— start of GIVEN DATA —

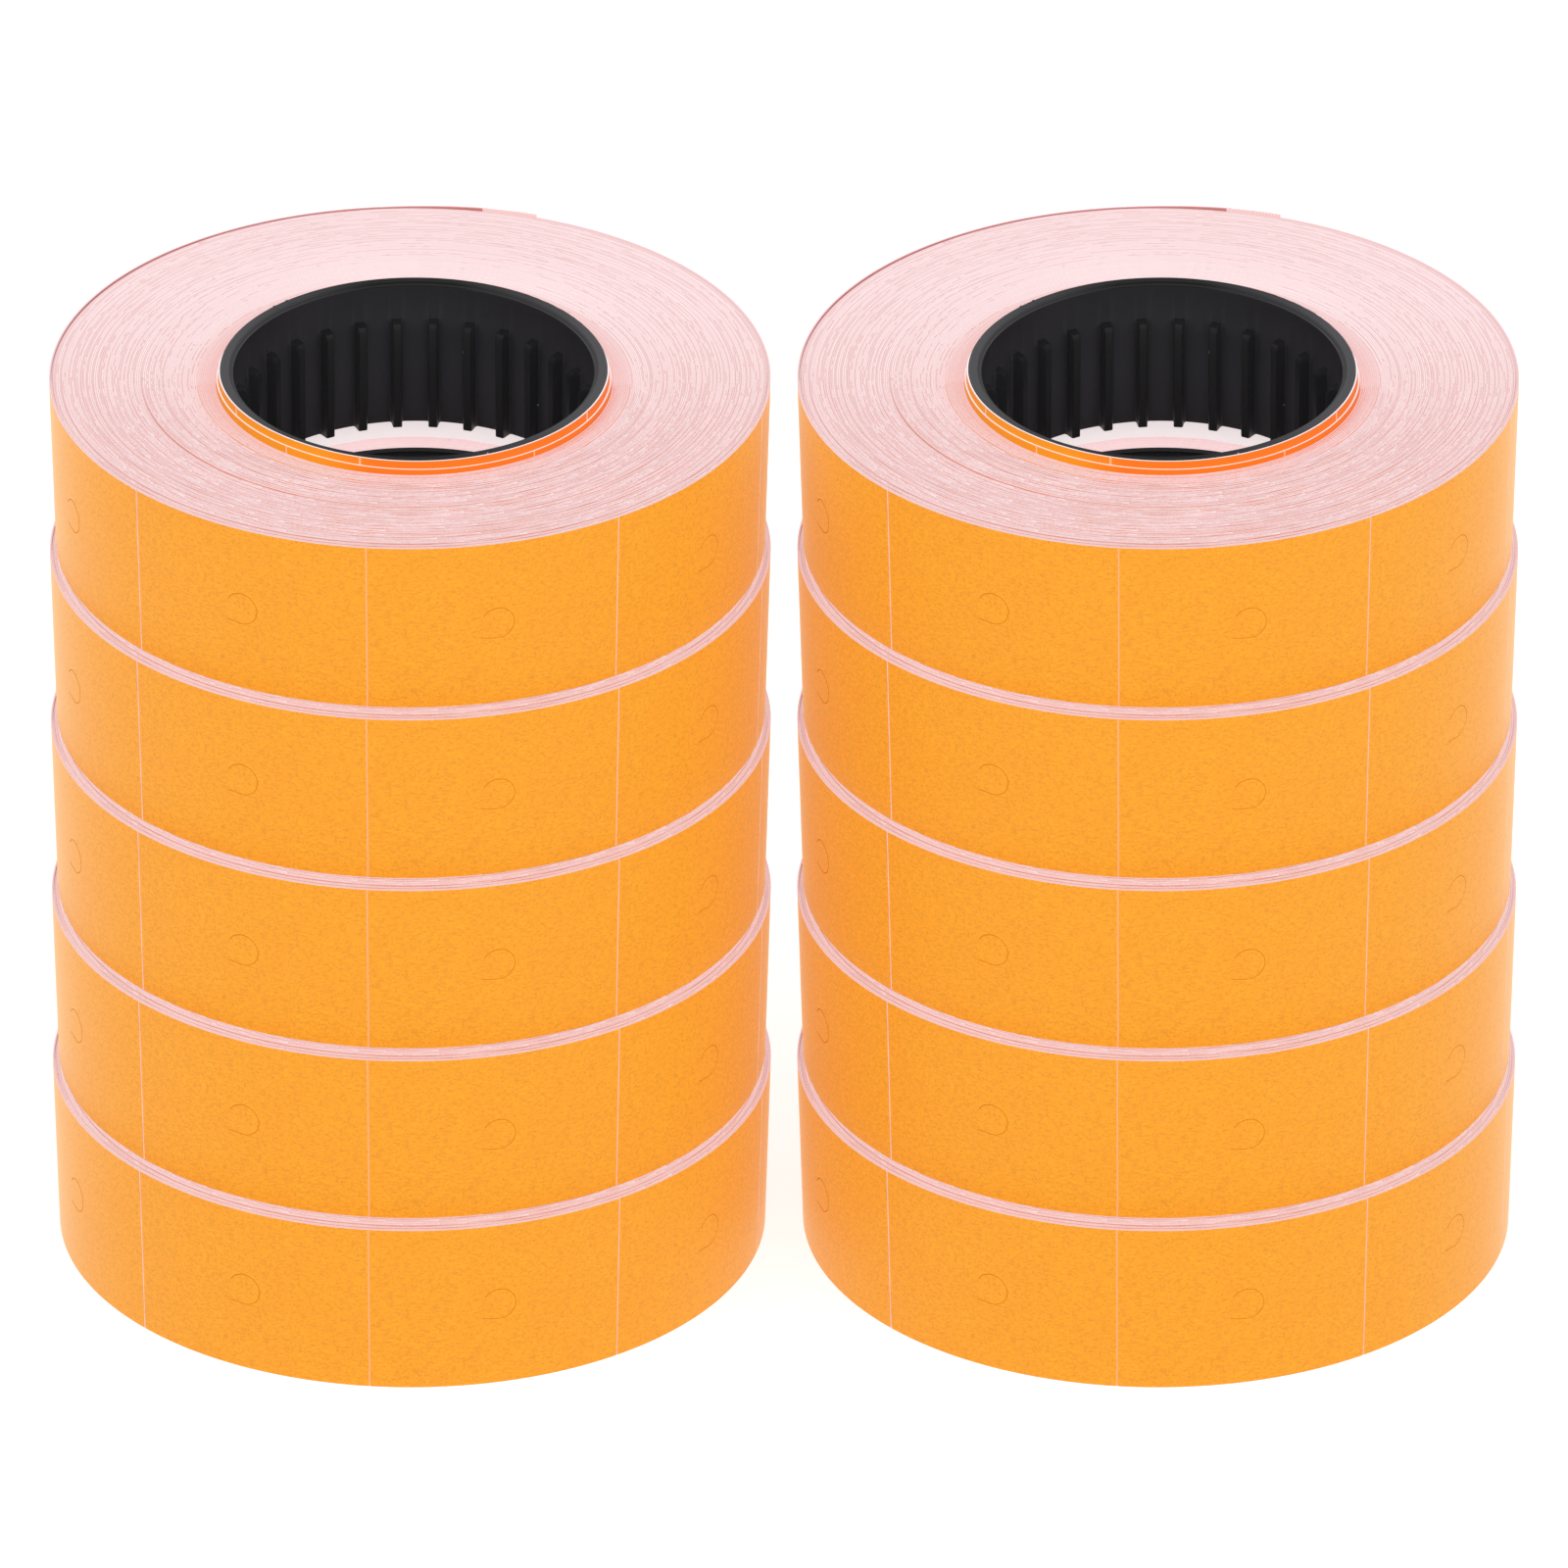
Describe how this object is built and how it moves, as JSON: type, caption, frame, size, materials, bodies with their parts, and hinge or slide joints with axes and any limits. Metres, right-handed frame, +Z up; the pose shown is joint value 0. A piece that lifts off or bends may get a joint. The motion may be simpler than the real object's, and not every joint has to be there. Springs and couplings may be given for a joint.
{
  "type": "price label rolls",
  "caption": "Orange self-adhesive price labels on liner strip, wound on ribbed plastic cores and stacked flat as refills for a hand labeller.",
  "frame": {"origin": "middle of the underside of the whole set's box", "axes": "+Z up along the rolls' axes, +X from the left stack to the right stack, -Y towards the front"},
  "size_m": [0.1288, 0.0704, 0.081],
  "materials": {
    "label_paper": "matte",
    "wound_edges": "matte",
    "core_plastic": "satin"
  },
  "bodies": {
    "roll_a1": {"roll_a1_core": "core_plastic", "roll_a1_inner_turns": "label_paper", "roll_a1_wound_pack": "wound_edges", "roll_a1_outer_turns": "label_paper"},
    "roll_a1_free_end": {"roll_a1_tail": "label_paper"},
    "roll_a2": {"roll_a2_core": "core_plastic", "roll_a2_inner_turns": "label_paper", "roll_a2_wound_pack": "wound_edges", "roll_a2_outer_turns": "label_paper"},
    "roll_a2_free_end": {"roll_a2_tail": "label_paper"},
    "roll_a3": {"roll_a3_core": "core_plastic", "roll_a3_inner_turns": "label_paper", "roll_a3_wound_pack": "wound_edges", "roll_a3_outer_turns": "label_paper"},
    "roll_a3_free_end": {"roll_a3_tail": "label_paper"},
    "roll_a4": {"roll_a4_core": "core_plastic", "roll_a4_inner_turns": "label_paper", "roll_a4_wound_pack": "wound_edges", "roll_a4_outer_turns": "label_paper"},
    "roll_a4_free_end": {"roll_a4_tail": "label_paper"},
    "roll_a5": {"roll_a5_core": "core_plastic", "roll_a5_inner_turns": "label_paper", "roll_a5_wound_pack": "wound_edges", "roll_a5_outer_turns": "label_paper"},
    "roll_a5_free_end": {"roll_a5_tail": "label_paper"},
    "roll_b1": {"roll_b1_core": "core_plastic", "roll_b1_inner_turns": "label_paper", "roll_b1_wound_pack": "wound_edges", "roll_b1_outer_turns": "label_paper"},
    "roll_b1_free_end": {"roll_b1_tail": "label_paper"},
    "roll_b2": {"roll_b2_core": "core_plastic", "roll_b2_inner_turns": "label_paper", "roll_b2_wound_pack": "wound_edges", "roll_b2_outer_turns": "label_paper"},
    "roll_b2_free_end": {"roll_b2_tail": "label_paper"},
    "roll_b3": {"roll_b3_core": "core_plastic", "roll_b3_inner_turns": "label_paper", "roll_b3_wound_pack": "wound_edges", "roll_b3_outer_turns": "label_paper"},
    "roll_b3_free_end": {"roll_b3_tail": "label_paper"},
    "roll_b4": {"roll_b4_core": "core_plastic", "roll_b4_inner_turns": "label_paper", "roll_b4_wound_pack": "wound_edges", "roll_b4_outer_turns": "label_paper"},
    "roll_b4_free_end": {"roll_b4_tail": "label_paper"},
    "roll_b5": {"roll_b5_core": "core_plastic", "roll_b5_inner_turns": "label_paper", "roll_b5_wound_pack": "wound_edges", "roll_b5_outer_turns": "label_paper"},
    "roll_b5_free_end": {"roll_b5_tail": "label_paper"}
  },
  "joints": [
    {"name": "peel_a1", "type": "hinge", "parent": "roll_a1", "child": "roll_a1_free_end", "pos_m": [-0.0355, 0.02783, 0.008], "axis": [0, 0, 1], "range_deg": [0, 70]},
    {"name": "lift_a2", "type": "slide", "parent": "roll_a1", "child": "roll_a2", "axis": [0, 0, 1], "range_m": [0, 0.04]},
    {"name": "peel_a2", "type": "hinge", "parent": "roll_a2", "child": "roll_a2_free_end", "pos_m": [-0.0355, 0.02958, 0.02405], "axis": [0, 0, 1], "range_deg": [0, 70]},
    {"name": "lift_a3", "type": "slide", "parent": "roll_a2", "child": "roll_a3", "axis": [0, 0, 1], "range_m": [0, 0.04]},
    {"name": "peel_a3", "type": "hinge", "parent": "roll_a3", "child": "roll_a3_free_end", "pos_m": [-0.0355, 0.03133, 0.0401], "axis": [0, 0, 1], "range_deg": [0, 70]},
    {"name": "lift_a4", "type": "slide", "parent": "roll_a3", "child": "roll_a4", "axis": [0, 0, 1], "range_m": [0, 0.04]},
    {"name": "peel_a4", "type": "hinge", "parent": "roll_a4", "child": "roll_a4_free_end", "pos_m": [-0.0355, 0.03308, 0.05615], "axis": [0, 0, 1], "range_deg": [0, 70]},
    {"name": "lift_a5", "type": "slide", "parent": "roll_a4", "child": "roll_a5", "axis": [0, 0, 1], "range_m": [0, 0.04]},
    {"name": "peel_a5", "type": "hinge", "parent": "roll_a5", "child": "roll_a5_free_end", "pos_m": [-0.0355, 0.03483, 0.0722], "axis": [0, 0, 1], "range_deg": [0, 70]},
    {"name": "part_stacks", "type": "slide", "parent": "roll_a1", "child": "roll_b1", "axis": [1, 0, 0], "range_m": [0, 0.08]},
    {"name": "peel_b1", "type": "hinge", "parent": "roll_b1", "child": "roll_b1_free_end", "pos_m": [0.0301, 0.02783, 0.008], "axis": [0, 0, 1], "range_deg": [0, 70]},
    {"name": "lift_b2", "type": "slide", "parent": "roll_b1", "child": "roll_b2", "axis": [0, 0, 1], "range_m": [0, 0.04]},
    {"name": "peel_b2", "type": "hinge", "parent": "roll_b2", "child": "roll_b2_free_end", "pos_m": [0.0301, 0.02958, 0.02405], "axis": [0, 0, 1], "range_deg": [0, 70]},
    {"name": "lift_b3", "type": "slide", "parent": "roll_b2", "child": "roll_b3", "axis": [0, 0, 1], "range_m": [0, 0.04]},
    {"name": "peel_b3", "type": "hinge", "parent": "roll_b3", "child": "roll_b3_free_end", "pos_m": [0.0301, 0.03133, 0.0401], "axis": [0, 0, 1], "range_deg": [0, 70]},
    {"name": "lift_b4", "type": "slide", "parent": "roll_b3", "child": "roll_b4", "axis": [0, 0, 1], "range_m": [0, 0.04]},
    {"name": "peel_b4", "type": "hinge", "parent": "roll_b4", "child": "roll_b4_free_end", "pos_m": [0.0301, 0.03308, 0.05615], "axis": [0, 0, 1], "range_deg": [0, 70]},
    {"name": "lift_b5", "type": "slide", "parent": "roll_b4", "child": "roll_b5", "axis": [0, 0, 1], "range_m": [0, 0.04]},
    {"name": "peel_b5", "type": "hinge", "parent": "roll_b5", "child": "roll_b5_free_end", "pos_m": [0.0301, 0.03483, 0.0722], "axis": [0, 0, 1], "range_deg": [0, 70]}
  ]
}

— end of GIVEN DATA —

▶ TO DO:
Choose all lines containing the string "hinge" and copy them out.

▶ TASK RESULT:
Describe how this object is built and how it moves, as JSON: type, caption, frame, size, materials, bodies with their parts, and hinge or slide joints with axes and any limits. Metres, right-handed frame, +Z up; the pose shown is joint value 0. A piece that lifts off or bends may get a joint. The motion may be simpler than the real object's, and not every joint has to be there. Springs and couplings may be given for a joint.
    {"name": "peel_a1", "type": "hinge", "parent": "roll_a1", "child": "roll_a1_free_end", "pos_m": [-0.0355, 0.02783, 0.008], "axis": [0, 0, 1], "range_deg": [0, 70]},
    {"name": "peel_a2", "type": "hinge", "parent": "roll_a2", "child": "roll_a2_free_end", "pos_m": [-0.0355, 0.02958, 0.02405], "axis": [0, 0, 1], "range_deg": [0, 70]},
    {"name": "peel_a3", "type": "hinge", "parent": "roll_a3", "child": "roll_a3_free_end", "pos_m": [-0.0355, 0.03133, 0.0401], "axis": [0, 0, 1], "range_deg": [0, 70]},
    {"name": "peel_a4", "type": "hinge", "parent": "roll_a4", "child": "roll_a4_free_end", "pos_m": [-0.0355, 0.03308, 0.05615], "axis": [0, 0, 1], "range_deg": [0, 70]},
    {"name": "peel_a5", "type": "hinge", "parent": "roll_a5", "child": "roll_a5_free_end", "pos_m": [-0.0355, 0.03483, 0.0722], "axis": [0, 0, 1], "range_deg": [0, 70]},
    {"name": "peel_b1", "type": "hinge", "parent": "roll_b1", "child": "roll_b1_free_end", "pos_m": [0.0301, 0.02783, 0.008], "axis": [0, 0, 1], "range_deg": [0, 70]},
    {"name": "peel_b2", "type": "hinge", "parent": "roll_b2", "child": "roll_b2_free_end", "pos_m": [0.0301, 0.02958, 0.02405], "axis": [0, 0, 1], "range_deg": [0, 70]},
    {"name": "peel_b3", "type": "hinge", "parent": "roll_b3", "child": "roll_b3_free_end", "pos_m": [0.0301, 0.03133, 0.0401], "axis": [0, 0, 1], "range_deg": [0, 70]},
    {"name": "peel_b4", "type": "hinge", "parent": "roll_b4", "child": "roll_b4_free_end", "pos_m": [0.0301, 0.03308, 0.05615], "axis": [0, 0, 1], "range_deg": [0, 70]},
    {"name": "peel_b5", "type": "hinge", "parent": "roll_b5", "child": "roll_b5_free_end", "pos_m": [0.0301, 0.03483, 0.0722], "axis": [0, 0, 1], "range_deg": [0, 70]}